Monday, 22 April 2019
Zachary Yuzwa: Colonial Encounters with the Ancient Martyrs: Saintly and Savage Bodies in the Canadian Wild
This paper addresses the exemplary force of patristic models in a context far removed from the ancient world. References to early Christian literature permeate the writings of Jesuit missionaries in seventeenth-century New France. Ancient Christian conceptions of the body condition Jesuit depictions of their “martyred” brethren and the indigenous communities they encountered in early modern Canada: indigenous bodies are corrupted, penetrable and changeable, whereas the bodies of Jesuit missionaries are explicitly figured as the product of an ancient ascetic virtue. Capable of suffering, but unmoved by it, men like Jean de Brébeuf are written as the heroes and martyrs of a nascent church. In this paper, I propose to examine the hagiographical discourse that surrounds the life and death of Brébeuf, the earliest “apostle” of the Hurons and one of the first “martyrs” among the Jesuits in New France.

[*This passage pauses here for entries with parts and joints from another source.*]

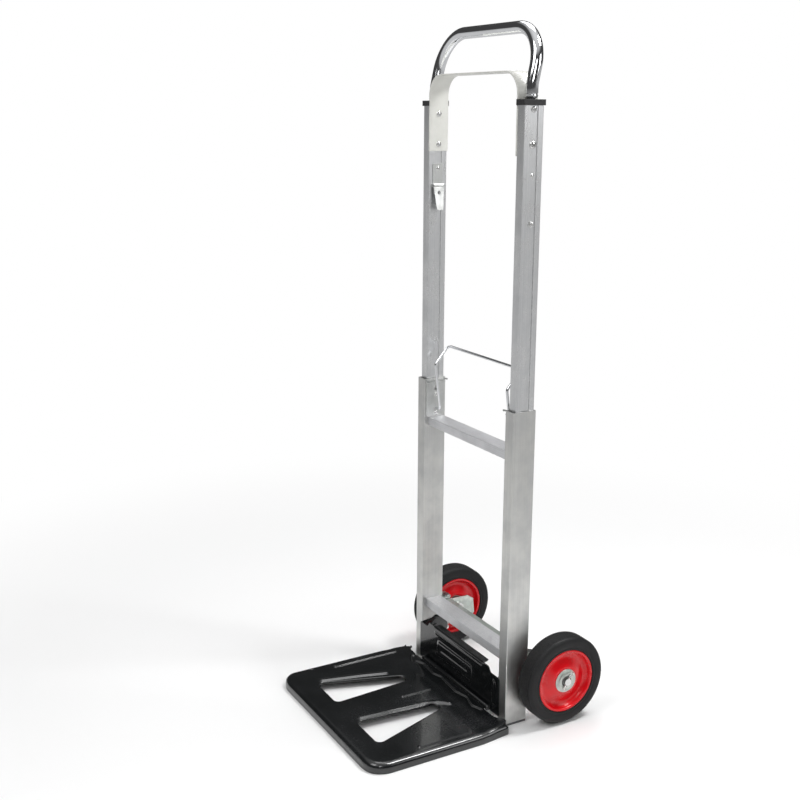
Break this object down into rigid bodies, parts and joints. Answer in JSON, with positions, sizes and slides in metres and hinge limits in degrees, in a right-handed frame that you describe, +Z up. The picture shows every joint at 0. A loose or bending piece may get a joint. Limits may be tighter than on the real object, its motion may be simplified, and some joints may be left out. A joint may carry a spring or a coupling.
{
  "type": "hand truck",
  "caption": "Folding hand truck: telescopic aluminium frame with chrome handle, swing-up black steel toe plate and swing-in rubber-tyred wheels.",
  "frame": {"origin": "on the floor, under the centre of the whole truck's box", "axes": "+X to the truck's right seen from the toe plate, +Y from the toe plate towards the wheels, +Z up the rails"},
  "size_m": [0.382, 0.4296, 1.1133],
  "materials": {
    "lower_aluminium": "satin extruded aluminium, fine lengthwise streaks",
    "upper_aluminium": "brighter satin extruded aluminium with a groove",
    "latch_sheet": "bright pressed sheet",
    "black_plastic": "moulded black plastic",
    "grey_plastic": "moulded grey plastic",
    "black_enamel": "glossy black enamel",
    "zinc_plate": "zinc-plated steel",
    "bright_steel": "bright steel",
    "polished_chrome": "polished chrome plate",
    "white_enamel": "satin off-white enamel",
    "tyre_rubber": "black rubber",
    "red_enamel": "glossy red enamel"
  },
  "bodies": {
    "lower_frame": {"lower_rail_left": "lower_aluminium", "lower_rail_right": "lower_aluminium", "foot_plug_left": "grey_plastic", "foot_plug_right": "grey_plastic", "rail_guide_left": "grey_plastic", "rail_guide_right": "grey_plastic", "middle_crossbar": "lower_aluminium", "lower_crossbar": "lower_aluminium", "crossbar_screws": "bright_steel", "latch_plate_left": "latch_sheet", "latch_plate_right": "latch_sheet", "latch_rivets": "bright_steel", "back_plate": "black_enamel", "back_plate_rivets": "black_enamel", "toe_hinge_pin": "zinc_plate", "wheel_beam": "zinc_plate", "beam_rivets": "zinc_plate", "swing_pin_left": "zinc_plate", "swing_pin_right": "zinc_plate"},
    "upper_frame": {"upper_rail_left": "upper_aluminium", "upper_rail_right": "upper_aluminium", "rail_glide_left": "grey_plastic", "rail_glide_right": "grey_plastic", "rail_cap_left": "black_plastic", "rail_cap_right": "black_plastic", "handle": "polished_chrome", "strap_bracket": "white_enamel", "strap_rivets": "bright_steel", "handle_screws": "bright_steel", "catch_hook_left": "bright_steel", "catch_hook_right": "bright_steel", "hook_rivets": "bright_steel", "stop_pins": "bright_steel"},
    "release_bail": {"release_bail": "polished_chrome"},
    "lock_button_left": {"lock_button_left": "bright_steel"},
    "lock_button_right": {"lock_button_right": "bright_steel"},
    "toe_plate": {"toe_plate": "black_enamel"},
    "wheel_arm_left": {"swing_bracket_left": "zinc_plate", "axle_left": "bright_steel", "fold_spring_left": "bright_steel", "axle_washers_left": "zinc_plate", "cotter_pin_left": "bright_steel"},
    "wheel_left": {"tyre_left": "tyre_rubber", "rim_outer_left": "red_enamel", "rim_inner_left": "red_enamel", "hub_left": "zinc_plate"},
    "wheel_arm_right": {"swing_bracket_right": "zinc_plate", "axle_right": "bright_steel", "fold_spring_right": "bright_steel", "axle_washers_right": "zinc_plate", "cotter_pin_right": "bright_steel"},
    "wheel_right": {"tyre_right": "tyre_rubber", "rim_outer_right": "red_enamel", "rim_inner_right": "red_enamel", "hub_right": "zinc_plate"}
  },
  "joints": [
    {"name": "telescope", "type": "slide", "parent": "lower_frame", "child": "upper_frame", "axis": [0, 0, 1], "range_m": [-0.28, 0]},
    {"name": "bail_tilt", "type": "hinge", "parent": "lower_frame", "child": "release_bail", "pos_m": [0, 0.07075, 0.48], "axis": [1, 0, 0], "range_deg": [0, 25]},
    {"name": "button_left", "type": "slide", "parent": "upper_frame", "child": "lock_button_left", "axis": [-1, 0, 0], "range_m": [0, 0.003]},
    {"name": "button_right", "type": "slide", "parent": "upper_frame", "child": "lock_button_right", "axis": [1, 0, 0], "range_m": [0, 0.003]},
    {"name": "toe_fold", "type": "hinge", "parent": "lower_frame", "child": "toe_plate", "pos_m": [0, 0.04175, 0.017], "axis": [-1, 0, 0], "range_deg": [0, 90]},
    {"name": "wheel_fold_left", "type": "hinge", "parent": "lower_frame", "child": "wheel_arm_left", "pos_m": [-0.132, 0.10325, 0.08], "axis": [0, 0, -1], "range_deg": [0, 90]},
    {"name": "wheel_fold_right", "type": "hinge", "parent": "lower_frame", "child": "wheel_arm_right", "pos_m": [0.132, 0.10325, 0.08], "axis": [0, 0, 1], "range_deg": [0, 90]},
    {"name": "wheel_spin_left", "type": "hinge", "parent": "wheel_arm_left", "child": "wheel_left", "pos_m": [-0.1695, 0.13975, 0.078], "axis": [1, 0, 0], "continuous": true},
    {"name": "wheel_spin_right", "type": "hinge", "parent": "wheel_arm_right", "child": "wheel_right", "pos_m": [0.1695, 0.13975, 0.078], "axis": [1, 0, 0], "continuous": true}
  ],
  "couplings": [
    {"joint": "wheel_fold_left", "follows": "toe_fold", "ratio": 1},
    {"joint": "wheel_fold_right", "follows": "toe_fold", "ratio": 1},
    {"joint": "button_left", "follows": "bail_tilt", "m_per_rad": 0.00687},
    {"joint": "button_right", "follows": "bail_tilt", "m_per_rad": 0.00687}
  ]
}
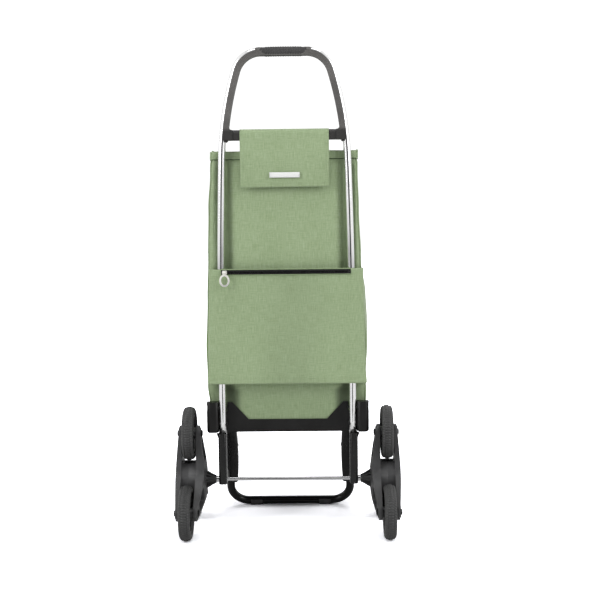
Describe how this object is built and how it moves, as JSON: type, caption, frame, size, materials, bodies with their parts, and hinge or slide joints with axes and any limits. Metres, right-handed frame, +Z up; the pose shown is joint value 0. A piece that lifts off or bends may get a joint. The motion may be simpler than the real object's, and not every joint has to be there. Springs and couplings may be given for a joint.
{
  "type": "shopping trolley",
  "caption": "Upright wheeled shopping trolley with a hoop handle, fabric bag on a folding tray, and a three-armed star of wheels on each side for climbing stairs.",
  "frame": {"origin": "on the floor, under the middle of the trolley's outer box", "axes": "+Z up; +Y forward, from the user towards the bag; +X to the user's right"},
  "size_m": [0.486, 0.3833, 1.0362],
  "materials": {
    "polished_tube": "polished",
    "handle_plastic": "satin",
    "grip_rubber": "matt",
    "bright_steel": "bright",
    "black_plastic": "satin",
    "black_tube": "gloss",
    "pad_rubber": "matt",
    "tray_plastic": "satin",
    "board": "matt",
    "bag_fabric": "woven, mottled green",
    "zip_tape": "woven",
    "zip_metal": "bright",
    "star_plastic": "satin",
    "bush_plastic": "smooth",
    "tyre_rubber": "matt",
    "rim_plastic": "satin"
  },
  "bodies": {
    "frame": {"frame_tube": "polished_tube", "handle_arch": "handle_plastic", "handle_grip": "grip_rubber", "handle_screws": "bright_steel", "leg_right": "black_plastic", "leg_left": "black_plastic", "leg_rivets": "bright_steel", "foot_tube": "black_tube", "foot_rivets": "bright_steel", "foot_pads": "pad_rubber", "axle": "bright_steel", "axle_spacers": "bright_steel", "axle_caps": "bright_steel", "tray_pins": "bright_steel", "bag_body": "bag_fabric", "rear_pocket": "bag_fabric", "zip_tape": "zip_tape", "bar_wrap": "bag_fabric"},
    "tray": {"tray": "tray_plastic", "base_board": "board"},
    "lid": {"lid": "bag_fabric"},
    "flap": {"flap": "bag_fabric"},
    "zip_slider": {"zip_slider": "zip_metal"},
    "zip_pull": {"zip_pull": "zip_metal"},
    "star_right": {"star_outer_right": "star_plastic", "star_inner_right": "star_plastic", "star_bush_right": "bush_plastic", "star_pins_right": "bright_steel", "star_screws_right": "bright_steel"},
    "wheel_right_top": {"tyre_right_top": "tyre_rubber", "rim_right_top": "rim_plastic", "wheel_bush_right_top": "bush_plastic"},
    "wheel_right_rear": {"tyre_right_rear": "tyre_rubber", "rim_right_rear": "rim_plastic", "wheel_bush_right_rear": "bush_plastic"},
    "wheel_right_front": {"tyre_right_front": "tyre_rubber", "rim_right_front": "rim_plastic", "wheel_bush_right_front": "bush_plastic"},
    "star_left": {"star_outer_left": "star_plastic", "star_inner_left": "star_plastic", "star_bush_left": "bush_plastic", "star_pins_left": "bright_steel", "star_screws_left": "bright_steel"},
    "wheel_left_top": {"tyre_left_top": "tyre_rubber", "rim_left_top": "rim_plastic", "wheel_bush_left_top": "bush_plastic"},
    "wheel_left_rear": {"tyre_left_rear": "tyre_rubber", "rim_left_rear": "rim_plastic", "wheel_bush_left_rear": "bush_plastic"},
    "wheel_left_front": {"tyre_left_front": "tyre_rubber", "rim_left_front": "rim_plastic", "wheel_bush_left_front": "bush_plastic"}
  },
  "joints": [
    {"name": "tray_fold", "type": "hinge", "parent": "frame", "child": "tray", "pos_m": [0, -0.04533, 0.266], "axis": [1, 0, 0], "range_deg": [0, 90], "deforming": ["bag_body"]},
    {"name": "lid_lift", "type": "hinge", "parent": "frame", "child": "lid", "pos_m": [0, -0.03033, 0.821], "axis": [1, 0, 0], "range_deg": [0, 88]},
    {"name": "flap_lift", "type": "hinge", "parent": "frame", "child": "flap", "pos_m": [0, -0.05573, 0.855], "axis": [-1, 0, 0], "range_deg": [0, 110]},
    {"name": "zip_run", "type": "slide", "parent": "frame", "child": "zip_slider", "axis": [1, 0, 0], "range_m": [0, 0.255]},
    {"name": "zip_pull_swing", "type": "hinge", "parent": "zip_slider", "child": "zip_pull", "pos_m": [-0.131, -0.06493, 0.561], "axis": [-1, 0, 0], "range_deg": [0, 150]},
    {"name": "star_turn_right", "type": "hinge", "parent": "frame", "child": "star_right", "pos_m": [0.2143, -0.04533, 0.109], "axis": [1, 0, 0], "continuous": true},
    {"name": "wheel_turn_right_top", "type": "hinge", "parent": "star_right", "child": "wheel_right_top", "pos_m": [0.2143, -0.04533, 0.211], "axis": [1, 0, 0], "continuous": true},
    {"name": "wheel_turn_right_rear", "type": "hinge", "parent": "star_right", "child": "wheel_right_rear", "pos_m": [0.2143, -0.13367, 0.058], "axis": [1, 0, 0], "continuous": true},
    {"name": "wheel_turn_right_front", "type": "hinge", "parent": "star_right", "child": "wheel_right_front", "pos_m": [0.2143, 0.043, 0.058], "axis": [1, 0, 0], "continuous": true},
    {"name": "star_turn_left", "type": "hinge", "parent": "frame", "child": "star_left", "pos_m": [-0.2143, -0.04533, 0.109], "axis": [1, 0, 0], "continuous": true},
    {"name": "wheel_turn_left_top", "type": "hinge", "parent": "star_left", "child": "wheel_left_top", "pos_m": [-0.2143, -0.04533, 0.211], "axis": [1, 0, 0], "continuous": true},
    {"name": "wheel_turn_left_rear", "type": "hinge", "parent": "star_left", "child": "wheel_left_rear", "pos_m": [-0.2143, -0.13367, 0.058], "axis": [1, 0, 0], "continuous": true},
    {"name": "wheel_turn_left_front", "type": "hinge", "parent": "star_left", "child": "wheel_left_front", "pos_m": [-0.2143, 0.043, 0.058], "axis": [1, 0, 0], "continuous": true}
  ]
}
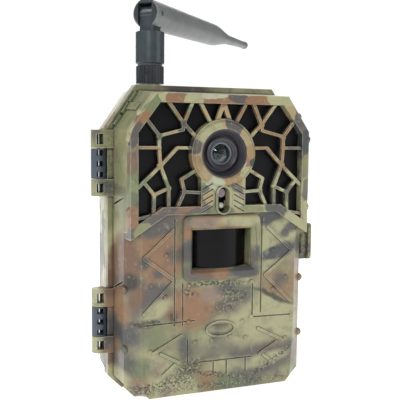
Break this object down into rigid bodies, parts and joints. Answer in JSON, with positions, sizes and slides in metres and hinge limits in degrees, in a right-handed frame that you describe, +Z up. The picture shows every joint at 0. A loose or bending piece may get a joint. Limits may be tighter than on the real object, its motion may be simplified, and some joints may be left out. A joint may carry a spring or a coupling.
{
  "type": "trail camera",
  "caption": "Cellular trail camera in a hinged, latched camouflage case with a web-like lamp guard, motion-sensor window, tree bracket, tripod thread and fold-down whip aerial.",
  "frame": {"origin": "centre of the tripod thread's mouth, in the flat underside of the rear half", "axes": "+X to the viewer's right as seen from the front, -Y the way the lens looks, +Z up"},
  "size_m": [0.1221, 0.1231, 0.1839],
  "materials": {
    "front_case": "satin camouflage print in khaki, orange-brown, moss green and grey",
    "web_guard": "satin camouflage print with hard-edged beige, olive and grey patches",
    "pir_frame": "satin camouflage print",
    "rear_case": "satin camouflage print",
    "tree_bracket": "moulded dark brown, lightly textured",
    "latch_lever": "satin camouflage print",
    "dark_window": "polished, nearly black",
    "pir_lens": "smooth, slightly cloudy",
    "lens_barrel": "fine matte",
    "lens_retainer": "bright turned ring",
    "lens_glass": "coated, polished",
    "circuit_board": "solder mask",
    "ir_lamps": "dark clear resin",
    "light_sensor": "clear pinkish resin",
    "status_led": "clear resin",
    "steel_trim": "plain",
    "steel_pins": "ground bright",
    "sensor_element": "polished filter",
    "inner_panel": "fine texture",
    "display_window": "clear, polished",
    "display": "dark glass face",
    "keys": "soft grey rubber",
    "power_switch": "moulded dull red",
    "speaker": "paper cone",
    "memory_card": "moulded dark blue",
    "seal": "soft silicone",
    "hinge_links": "moulded slate grey",
    "battery_tray": "fine texture",
    "cells": "printed film",
    "nickel_contacts": "nickel plated",
    "gold_contacts": "gold plated",
    "brass_insert": "plain",
    "aerial_nut": "moulded, ribbed",
    "aerial_base": "smooth slate grey",
    "aerial_whip": "soft smooth slate grey"
  },
  "bodies": {
    "rear_half": {"rear_case": "rear_case", "seal": "seal", "hinge_links": "hinge_links", "hinge_pins": "steel_pins", "battery_tray": "battery_tray", "cells": "cells", "cell_springs": "nickel_contacts", "contact_plates": "nickel_contacts", "modem_board": "circuit_board", "aerial_jack": "gold_contacts", "jack_nut": "steel_pins", "tripod_insert": "brass_insert", "tree_bracket": "tree_bracket", "bracket_screws": "steel_trim", "contact_block": "battery_tray", "spring_contacts": "gold_contacts"},
    "front_half": {"front_case": "front_case", "web_guard": "web_guard", "ir_window": "dark_window", "pir_frame": "pir_frame", "pir_lens": "pir_lens", "lens_barrel": "lens_barrel", "lens_retainer": "lens_retainer", "lens_glass": "lens_glass", "camera_board": "circuit_board", "ir_board": "circuit_board", "ir_lamps": "ir_lamps", "light_sensor": "light_sensor", "status_led": "status_led", "microphone": "steel_trim", "sensor_board": "circuit_board", "main_board": "circuit_board", "pir_sensor": "steel_trim", "pir_element": "sensor_element", "inner_panel": "inner_panel", "panel_screws": "steel_trim", "display_window": "display_window", "display": "display", "keypad_board": "circuit_board", "speaker": "speaker", "card_slot": "nickel_contacts", "contact_pads": "gold_contacts", "latch_pin": "steel_pins"},
    "latch": {"latch_lever": "latch_lever"},
    "nut": {"aerial_nut": "aerial_nut"},
    "aerial": {"aerial_base": "aerial_base", "aerial_pin": "steel_trim"},
    "whip": {"aerial_whip": "aerial_whip"},
    "key_up": {"key_up": "keys"},
    "key_down": {"key_down": "keys"},
    "key_left": {"key_left": "keys"},
    "key_right": {"key_right": "keys"},
    "key_ok": {"key_ok": "keys"},
    "key_menu": {"key_menu": "keys"},
    "power_switch": {"power_switch": "power_switch"},
    "memory_card": {"memory_card": "memory_card"}
  },
  "joints": [
    {"name": "door_hinge", "type": "hinge", "parent": "rear_half", "child": "front_half", "pos_m": [-0.052, -0.013, 0.07], "axis": [0, 0, -1], "range_deg": [0, 170]},
    {"name": "latch_hinge", "type": "hinge", "parent": "front_half", "child": "latch", "pos_m": [0.0484, -0.0246, 0.0676], "axis": [0, 0, -1], "range_deg": [0, 90]},
    {"name": "nut_spin", "type": "hinge", "parent": "rear_half", "child": "nut", "pos_m": [-0.0241, -0.002, 0.148], "axis": [0, 0, 1], "continuous": true},
    {"name": "aerial_swivel", "type": "hinge", "parent": "nut", "child": "aerial", "pos_m": [-0.0241, -0.002, 0.155], "axis": [0, 0, 1], "continuous": true},
    {"name": "aerial_fold", "type": "hinge", "parent": "aerial", "child": "whip", "pos_m": [-0.0241, -0.002, 0.1769], "axis": [0.6884, -0.7254, 0], "range_deg": [0, 90]},
    {"name": "key_up_press", "type": "slide", "parent": "front_half", "child": "key_up", "axis": [0, -1, 0], "range_m": [0, 0.0008], "stiffness_N_per_m": 600},
    {"name": "key_down_press", "type": "slide", "parent": "front_half", "child": "key_down", "axis": [0, -1, 0], "range_m": [0, 0.0008], "stiffness_N_per_m": 600},
    {"name": "key_left_press", "type": "slide", "parent": "front_half", "child": "key_left", "axis": [0, -1, 0], "range_m": [0, 0.0008], "stiffness_N_per_m": 600},
    {"name": "key_right_press", "type": "slide", "parent": "front_half", "child": "key_right", "axis": [0, -1, 0], "range_m": [0, 0.0008], "stiffness_N_per_m": 600},
    {"name": "key_ok_press", "type": "slide", "parent": "front_half", "child": "key_ok", "axis": [0, -1, 0], "range_m": [0, 0.0008], "stiffness_N_per_m": 600},
    {"name": "key_menu_press", "type": "slide", "parent": "front_half", "child": "key_menu", "axis": [0, -1, 0], "range_m": [0, 0.0008], "stiffness_N_per_m": 600},
    {"name": "power_slide", "type": "slide", "parent": "front_half", "child": "power_switch", "axis": [0, 0, 1], "range_m": [-0.0033, 0.0033]},
    {"name": "card_slide", "type": "slide", "parent": "front_half", "child": "memory_card", "axis": [0, 0, -1], "range_m": [0, 0.006]}
  ]
}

In “eyewitness” reports on his death, in the official relations of his superior Paul Ragueneau, in the literary history of François DuCreux, in the visionary experiences of Marie-Catherine de Saint-Augustin, the discourse that attends Brébeuf’s suffering body makes him out to be like the ancient martyrs. The martyrdom of Polycarp, in particular, serves as a productive exemplum for the suffering of Brébeuf at the hands of his Iroquois captors. This act of writing an ancient exemplum of holiness into the new world becomes a vehicle for the textual construction of a new Christian identity but likewise enforces contemporary rhetorics of colonization in the Jesuit missions of New France.